Выбрать главу

Только после возвращения из эвакуации, в последние два года войны, когда я, работая над диссертацией, снова начала бывать в этом гостеприимном доме, Павел Соломонович уже говорил со мною как с другом — но, думаю, и тут не вполне откровенно.

Фаина Абрамовна стала моим официальным научным руководителем, и я приходила к ней с каждым написанным куском текста, заранее зная, что буду подвергнута беспощадной критике за мою способность в увлечении логикой выдвигать необоснованные идеи. Она, как Станиславский с его известным «Не верю!», безошибочно улавливала подобные мои рассуждения, казавшиеся мне такими красивыми, и разбивала их в пух и прах, требуя документальных доказательств. А иной раз тыкала меня носом в упущенное доказательство и показывала, как следовало поступить. Да, многому она меня научила.

Мне в то время не с кем было оставлять пятилетнего сына, и я брала его с собой на эти свидания. Мы с Фаиной Абрамовной сидели часами над моим текстом, а Павел Соломонович все это время занимался Юрой — читал ему или серьезно, без скидок на возраст, рассказывал что-нибудь или беседовал с ним, и оба получали удовольствие. Потом он говорил мне: «Очень, очень незаурядный ребенок! Каково-то ему придется в жизни?»

Ребенок был действительно незаурядный. Он рано начал читать, к пяти годам был развит, как десятилетний школьник, и нам казалось, что его ждет необычайная судьба. Впоследствии облик вундеркинда исчез, и к окончанию школы это был просто очень способный, интеллигентный юноша.

С Любовью Исааковной Аксельрод дело шло по-другому. Совершенно не помню, кто меня рекомендовал ей — возможно, тот же П.С. Юшкевич. Ей нужен был секретарь или референт — что-то вроде этого. Я искала работу и ухватилась за появившееся предложение.

Но когда мне сказали, к кому придется идти, я не поверила своим ушам.

Да разве она жива?

Ее имя ассоциировалось у меня с чем-то невообразимо далеким — с группой «Освобождение труда» (в которой она состояла), если не вообще с Чернышевским. Но она была живехонька, да и не такая уж старая, лет семидесяти с небольшим (это, конечно, мой нынешний взгляд, с высоты собственного преклонного возраста), и с утра до вечера работала, поглощенная своими философскими трудами.

В первый же день она допросила меня обо мне, моих занятиях, семье и, оставшись, по-видимому, удовлетворена, с ходу начала разговаривать со мною так, будто мы где-нибудь на Ривьере, а не в Москве 1938 года. Сначала я очень пугалась, слушая ее, а потом, что называется, махнула рукой и стала только впитывать ее рассказы.

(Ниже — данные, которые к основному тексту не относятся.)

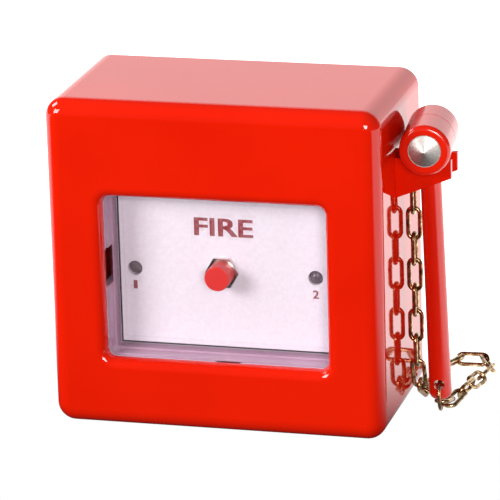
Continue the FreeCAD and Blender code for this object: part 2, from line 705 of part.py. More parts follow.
def hammer():
    front = "-head_long / 2"
    barrel = new_body("hammer_head")
    disc = new_sketch(barrel, "Y", front)
    add_circle(disc, "0 * width", "0 * width", "head_round")
    solid = grow(barrel, disc, "Y", "head_split")
    soften(barrel, solid, "1.7", lies_at_depth(-size("head_long") / 2))
    socket = new_sketch(barrel, "Y", front)
    add_circle(socket, "0 * width", "0 * width", "tip_round")
    carve(barrel, socket, "Y", "tip_deep")
    bore_for_handle(barrel)
    subparts.remove(barrel)
    in_hand(barrel)

    cap = new_body("hammer_rear_cap")
    neck = new_sketch(cap, "Y", front + " + head_split")
    add_circle(neck, "0 * width", "0 * width", "head_round - 0.8")
    grow(cap, neck, "Y", "1")
    disc = new_sketch(cap, "Y", front + " + head_split + 0.35")
    add_circle(disc, "0 * width", "0 * width", "head_round")
    solid = grow(cap, disc, "Y", "head_long - head_split - 0.35")
    soften(cap, solid, "1.6", lies_at_depth(size("head_long") / 2))
    bore_for_handle(cap)
    subparts.remove(cap)
    in_hand(cap)

    core = cylinder("tip_round - 0.02", "tip_deep - 0.05", ("0 * width", front, "0 * width"), "Y")
    point = cone("0.15", "tip_round - 0.3", "tip_point",
                 ("0 * width", front + " - tip_point", "0 * width"), "Y")
    in_hand(joined("hammer_tip", [core, point]))

    rod = cone("handle_end_round", "handle_top_round - 0.02", "handle_long - 1",
               ("0 * width", "0 * width", "-handle_long"))
    doc.recompute()
    rounded = doc.addObject("Part::Fillet", "RoundedRod")
    rounded.Base = rod
    ends = [k + 1 for k, edge in enumerate(rod.Shape.Edges)
            if edge.BoundBox.ZMax < -size("handle_long") + 0.01]
    rounded.Edges = [(k, 2.4, 2.4) for k in ends]
    hole = cylinder("ring_hole", "20", ("0 * width", "-10", "-handle_long + ring_hole_up"), "Y")
    in_hand(cut("hammer_handle", rounded, [hole]))

    ring = doc.addObject("Part::Torus", "handle_ring")
    ring.setExpression("Radius1", cells("ring_round"))
    ring.setExpression("Radius2", cells("ring_wire"))
    ring.Label = "handle_ring"
    # the ring hangs in a plane through the rod, its top wire near the roof of the hole
    drop = -size("handle_long") + size("ring_hole_up") + 0.85 - size("ring_round")
    in_hand(ring)
    upright = FreeCAD.Placement(Vector(0, 0, drop), TURNS["X"])
    ring.Placement = ring.Placement.multiply(upright)


# ---------------------------------------------------------------- chain

# The chain's route from the anchor ring down to the surface and round to the hammer:
# the control points of a quadratic spline. Each is (x, depth behind the front, height).
CHAIN_ROUTE = [
    (60.8, 35.6, 71.1), (60.8, 36.0, 45.0), (60.9, 36.6, 20.0), (61.1, 37.9, 8.6),
    (61.7, 44.5, 2.9), (62.2, 55.5, 2.8), (62.3, 66.5, 2.7), (62.6, 76.0, 2.7),
    (67.0, 83.6, 2.7), (74.6, 83.6, 2.7), (79.0, 76.0, 2.7), (77.4, 66.0, 2.7),
    (75.5, 56.0, 3.0), (73.6, 47.0, 3.1), (71.2, 39.6, 1.0),
]
HANGING_LINKS = 7
# how far each lying link leans over, in degrees: half way on the straight runs, square
# below the last hanging link, and the last one flat
LEANS = [0, 22, 45, 45, 45, 45, 45, 45, 45, 68, 90]
# where the last link's two ends lie: on the chain behind it, and in the hammer's ring
LAST_LINK = [(70.9, 40.6, 2.95), (70.55, 30.3, 5.3)]


def in_model(point):
    x, deep, up = point
    return Vector(x, deep - size("depth") / 2, up)


def chain_curve():
    poles = [in_model(point) for point in CHAIN_ROUTE]
    spans = len(poles) - 2
    curve = Part.BSplineCurve()
    curve.buildFromPolesMultsKnots(poles, [3] + [1] * (spans - 1) + [3],
                                   list(range(spans + 1)), False, 2)
    return curve


def walk(curve, here, pitch, count):
    """Steps of one pitch each, as the crow flies, until count or the curve's end."""
    joints = []
    place_now = curve.value(here)
    while len(joints) < count:
        high = here
        while (curve.value(high) - place_now).Length < pitch:
            high += 0.01
            if high > curve.LastParameter:
                return joints, here
        low = high - 0.01
        for _ in range(20):
            here = (low + high) / 2
            if (curve.value(here) - place_now).Length < pitch:
                low = here
            else:
                high = here
        place_now = curve.value(here)
        joints.append(place_now)
    return joints, here


def link_joints():
    """Hanging links at their taut pitch, then slacker ones that end at the route's end."""
    curve = chain_curve()
    hanging, here = walk(curve, curve.FirstParameter, size("link_pitch"), HANGING_LINKS)
    low, high = size("link_pitch") - 0.6, size("link_pitch")
    count = len(LEANS)
    for _ in range(12):
        pitch = (low + high) / 2
        if len(walk(curve, here, pitch, count)[0]) == count:
            low = pitch
        else:
            high = pitch
    return [curve.value(curve.FirstParameter)] + hanging + walk(curve, here, low, count)[0]


def link_shape(long, wide, wire):
    """A straight-sided oval link in the XZ plane, long along Z."""
    bend = wide / 2 - wire
    half = long / 2 - wide / 2
    top = Part.Arc(Vector(bend, 0, half), Vector(0, 0, half + bend), Vector(-bend, 0, half))
    foot = Part.Arc(Vector(-bend, 0, -half), Vector(0, 0, -half - bend), Vector(bend, 0, -half))
    left = Part.LineSegment(Vector(-bend, 0, half), Vector(-bend, 0, -half))
    right = Part.LineSegment(Vector(bend, 0, -half), Vector(bend, 0, half))
    path = Part.Wire([top.toShape(), left.toShape(), foot.toShape(), right.toShape()])
    section = Part.Wire(Part.makeCircle(wire, Vector(bend, 0, half), Vector(0, 0, 1)))
    return path.makePipeShell([section], True, True)


def laid_link(start, end, face, roll):
    """One link with its middle between two points, turned about its length by roll."""
    way = (end - start).normalize()
    basis = FreeCAD.Rotation(face.cross(way), face, way, "ZXY")
    link = link_shape(size("link_long"), size("link_wide"), size("link_wire"))
    spin = FreeCAD.Rotation(Vector(0, 0, 1), roll)
    link.Placement = FreeCAD.Placement((start + end) / 2, basis.multiply(spin))
    return link


def shape_part(label, shape):
    node = doc.addObject("Part::Feature", label)
    node.Shape = shape
    node.Label = label
    return keep_part(node)


def chain():
    joints = link_joints()
    links = []
    for k in range(len(joints) - 1):
        way = (joints[k + 1] - joints[k]).normalize()
        face = Vector(0, -1, 0) if k < HANGING_LINKS else Vector(0, 0, -1)
        face = (face - way * face.dot(way)).normalize()
        lean = 0 if k < HANGING_LINKS else LEANS[k - HANGING_LINKS]
        # each link is a quarter turn from the one before
        links.append(laid_link(joints[k], joints[k + 1], face, lean + 90 * (k % 2)))
    print("chain links:", len(links), "lowest:", min(link.BoundBox.ZMin for link in links))
    falling = HANGING_LINKS + 2
    shape_part("chain_hanging_links", Part.makeCompound(links[:falling]))
    shape_part("chain_lying_links", Part.makeCompound(links[falling:]))
    near, far = [in_model(point) for point in LAST_LINK]
    shape_part("chain_last_link", laid_link(near, far, Vector(0, 0, -1), 0))

    # the oval ring between the bracket's rear web and the first link
    wire = 0.65
    high = Vector(size("width") / 2 + 3.5,
                  size("web_front") + size("web_pitch") + 1 - size("depth") / 2,
                  size("bracket_low") + 4.8)
    low = joints[0] - Vector(0, 0, 0.75)
    upright = (low - high).normalize()
    ring = link_shape((high - low).Length + 2 * wire, 6.0, wire)
    basis = FreeCAD.Rotation(Vector(0, 1, 0), Vector(-1, 0, 0), upright, "ZXY")
    ring.Placement = FreeCAD.Placement((high + low) / 2, basis)
    shape_part("chain_anchor_ring", ring)


front_cover()
glass_frame()
glass_pane()
label_tray()
label_plate()
tray_screws()
button_and_switch()
return_spring()
indicator("led_ready", "-")
indicator("led_fire", "")
circuit_board()
board_parts()
back_plate()
closing_parts()
hammer_bracket()
bracket_screws()
hammer()
chain()
doc.recompute()

failed = [item.Label for item in doc.Objects
          if "Invalid" in item.State or "Error" in item.State]
for part in subparts:
    if part.Shape.isNull() or not part.Shape.isValid():
        failed.append(part.Label)
if failed:
    raise RuntimeError("failed: " + ", ".join(failed))

os.makedirs("parts", exist_ok=True)
for part in subparts:
    part.Shape.exportStep("parts/%s.step" % part.Label)
print("sub-parts:", len(subparts))
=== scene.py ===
import math

import bmesh
import bpy
from mathutils import Matrix, Vector


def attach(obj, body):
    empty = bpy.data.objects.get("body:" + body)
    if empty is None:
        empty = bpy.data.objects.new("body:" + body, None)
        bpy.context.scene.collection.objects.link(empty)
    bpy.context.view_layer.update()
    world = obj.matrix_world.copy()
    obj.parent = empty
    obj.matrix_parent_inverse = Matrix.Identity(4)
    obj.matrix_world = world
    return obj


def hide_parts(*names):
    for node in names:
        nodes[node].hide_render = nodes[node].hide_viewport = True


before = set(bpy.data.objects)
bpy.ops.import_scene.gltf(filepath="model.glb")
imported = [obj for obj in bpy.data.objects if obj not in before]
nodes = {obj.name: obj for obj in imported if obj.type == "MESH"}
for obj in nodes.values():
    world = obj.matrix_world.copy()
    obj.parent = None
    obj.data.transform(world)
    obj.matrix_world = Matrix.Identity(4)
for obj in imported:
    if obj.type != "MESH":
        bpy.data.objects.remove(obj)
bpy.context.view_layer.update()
scene = bpy.context.scene
mm = 0.001
print("frame loaded:", len(nodes), "CAD nodes")


boxSize = {"width": 115.0, "height": 114.0, "depth": 60.0}


def atDepth(x, depth, up):
    # a point given in mm, its depth counted back from the box's front face
    return Vector((x, depth - boxSize["depth"] / 2, up)) * mm


cameraView = {
    "place": (0.34345, -1.22049, 0.45956),
    "target": (0.01317, -0.030, 0.06559),
    "roll": -1.65,           # degrees
    "lens": 281.86, "sensor": 36.0,    # mm
    "clipEnd": 10.0,         # metres
}


def placeCamera():
    data = bpy.data.cameras.new("camera")
    data.lens = cameraView["lens"]
    data.sensor_width = cameraView["sensor"]
    data.clip_end = cameraView["clipEnd"]
    camera = bpy.data.objects.new("camera", data)
    scene.collection.objects.link(camera)
    place = Vector(cameraView["place"])
    forward = (Vector(cameraView["target"]) - place).normalized()
    right = forward.cross(Vector((0, 0, 1))).normalized()
    up = right.cross(forward)
    roll = math.radians(cameraView["roll"])
    across = right * math.cos(roll) + up * math.sin(roll)
    upright = -right * math.sin(roll) + up * math.cos(roll)
    turn = Matrix((across, upright, -forward)).transposed().to_4x4()
    camera.matrix_world = Matrix.Translation(place) @ turn
    scene.camera = camera


placeCamera()


def newMaterial(name):
    material = bpy.data.materials.new(name)
    material.use_nodes = True
    tree = material.node_tree
    shader = next(n for n in tree.nodes if n.type == "BSDF_PRINCIPLED")
    return material, tree, shader


def addNode(tree, kind, **values):
    node = tree.nodes.new(kind)
    for name, value in values.items():
        node.inputs[name].default_value = value
    return node


def objectNoise(tree, scale, detail=4.0, rough=0.5):
    # noise in the piece's own metres, so it stays with the piece in every pose
    where = addNode(tree, "ShaderNodeTexCoord")
    noise = addNode(tree, "ShaderNodeTexNoise", Scale=scale, Detail=detail, Roughness=rough)
    tree.links.new(where.outputs["Object"], noise.inputs["Vector"])
    return noise.outputs["Fac"]


def mathOf(tree, operation, *terms):
    node = addNode(tree, "ShaderNodeMath")
    node.operation = operation
    for socket, term in zip(node.inputs, terms):
        if isinstance(term, (int, float)):
            socket.default_value = term
        else:
            tree.links.new(term, socket)
    return node.outputs[0]


def rampOf(tree, source, stops):
    ramp = addNode(tree, "ShaderNodeValToRGB")
    tree.links.new(source, ramp.inputs["Fac"])
    elements = ramp.color_ramp.elements
    while len(elements) < len(stops):
        elements.new(0.5)
    for element, (place, color) in zip(elements, stops):
        element.position = place
        element.color = (*color, 1.0)
    return ramp.outputs["Color"]


def roughFrom(tree, shader, source, low, high):
    span = addNode(tree, "ShaderNodeMapRange")
    span.inputs["To Min"].default_value = low
    span.inputs["To Max"].default_value = high
    tree.links.new(source, span.inputs["Value"])
    tree.links.new(span.outputs["Result"], shader.inputs["Roughness"])


def bumpFrom(tree, shader, source, distance):
    bump = addNode(tree, "ShaderNodeBump", Strength=1.0, Distance=distance)
    tree.links.new(source, bump.inputs["Height"])
    tree.links.new(bump.outputs["Normal"], shader.inputs["Normal"])


redPlastic = {
    "deep": (0.70, 0.0095, 0.0004), "bright": (0.77, 0.0120, 0.0006),
    "ripple": 0.000012, "rough": (0.035, 0.06), "ior": 1.5,
    "insideRough": 0.65, "insideShine": 0.08,
    "insideFrom": 2.2, "insideBehind": 3.9,    # mm in from the walls' and the front's outside
}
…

Она явно ничего не боялась сама — и при этом нисколько не боялась и за меня, принимающую участие в крамольных беседах. Как хотелось, вернувшись домой, хоть что-то записать из ее рассказов — но где там! Можно ли было на это решиться? Только Павлику вечером пересказывала.

Правда, многому в ее речах я не вполне верила — особенно о Ленине, его личности и роли в эмиграции и революции. Я приписывала ее отношение к нему старой вражде меньшевиков и большевиков — ведь она и в 1917 году была одним из меньшевистских вождей. Почему она уцелела, я и до сих пор не понимаю. Кое-что я бессознательно старалась потом просто забыть — действовал инстинкт вытеснения из памяти очень уж неприятного. И все это стало вспоминаться только спустя полвека, когда поток разоблачений прорвался в печать.

Так, например, именно от нее я впервые услышала историю про Парвуса и пломбированный вагон, с полной и бескомпромиссной характеристикой этого эпизода. И еще многое, противоречившее внушенному нам культу старых большевиков, все еще внутренне противопоставлявшемуся нами сталинскому режиму. Солженицын, думаю, много бы дал, чтобы послушать ее красноречивые рассказы о Ленине в эмиграции (кстати, хронологически это было возможно: она умерла в 1946 году).

Моя помощь ей состояла в наведении библиографических справок или в выписках из книг (ездить самой в библиотеки ей уже было трудно). Я работала с ней около года, а когда представилась работа в ИМЭЛе, то предложила ей на замену мою двоюродную сестру Зину. Она и ее полюбила, особенно узнав об ее репрессированном отце, делала ей подарки, а когда в начале лета 1941 года мы праздновали свадьбу Левы и Зины (они оба доводились мне двоюродными, но Лева по отцовской линии, Зина — по материнской, и между собой не родня), то Любовь Исааковна приехала к нам на Ржевский, поразив своим туалетом и завитыми, надушенными, седыми волосами. Маркиза! А туалет — роскошное кружевное вечернее платье — как она, усмехаясь, нам объяснила, был привезен «еще до их переворота» из Парижа.